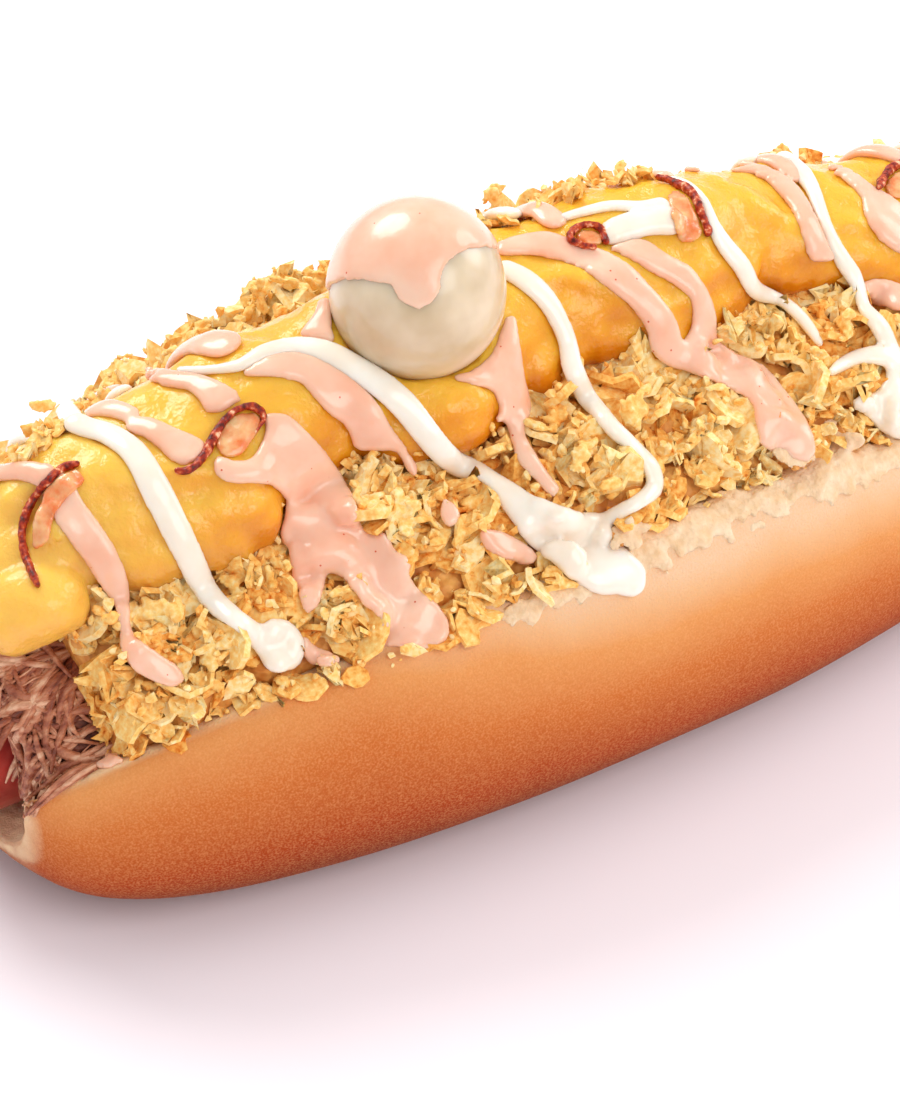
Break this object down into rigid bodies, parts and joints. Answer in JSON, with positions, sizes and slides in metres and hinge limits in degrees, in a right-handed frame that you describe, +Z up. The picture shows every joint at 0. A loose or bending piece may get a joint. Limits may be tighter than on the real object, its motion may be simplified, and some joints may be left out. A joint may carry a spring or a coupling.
{
  "type": "hot dog",
  "caption": "Loaded hot dog: a long split bun with a sausage, shredded beef, crushed potato chips, a pineapple sauce ridge, a quail egg, bacon curls and drizzled sauces.",
  "frame": {"origin": "middle of the bun's flat underside, on the surface that the hot dog rests on", "axes": "+X runs along the bun, -Y faces the side that the picture shows, +Z is up"},
  "size_m": [0.1912, 0.0876, 0.0844],
  "materials": {
    "bun": "soft baked crust, golden brown below and pale cream at the split lips",
    "sausage": "smooth glossy red sausage skin",
    "beef": "moist stringy brown meat",
    "chips": "dry crumpled pale yellow flakes, golden brown in the gaps",
    "pineapple": "wet glossy translucent yellow",
    "egg": "smooth moist cream white, with a glossy pink sauce cap",
    "bacon": "glossy fried strip, dark red at its rind and orange inside"
  },
  "bodies": {
    "root": {"bun": "bun", "sausage": "sausage", "shredded_beef": "beef", "crushed_chips": "chips", "pineapple_sauce": "pineapple", "quail_egg": "egg", "bacon_1": "bacon", "bacon_2": "bacon", "bacon_3": "bacon", "bacon_4": "bacon", "bacon_5": "bacon"}
  },
  "joints": []
}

## TASK STATEMENT
Copy every line of the listing that includes the string "with".

## TASK RESULT
Break this object down into rigid bodies, parts and joints. Answer in JSON, with positions, sizes and slides in metres and hinge limits in degrees, in a right-handed frame that you describe, +Z up. The picture shows every joint at 0. A loose or bending piece may get a joint. Limits may be tighter than on the real object, its motion may be simplified, and some joints may be left out. A joint may carry a spring or a coupling.
  "caption": "Loaded hot dog: a long split bun with a sausage, shredded beef, crushed potato chips, a pineapple sauce ridge, a quail egg, bacon curls and drizzled sauces.",
    "egg": "smooth moist cream white, with a glossy pink sauce cap",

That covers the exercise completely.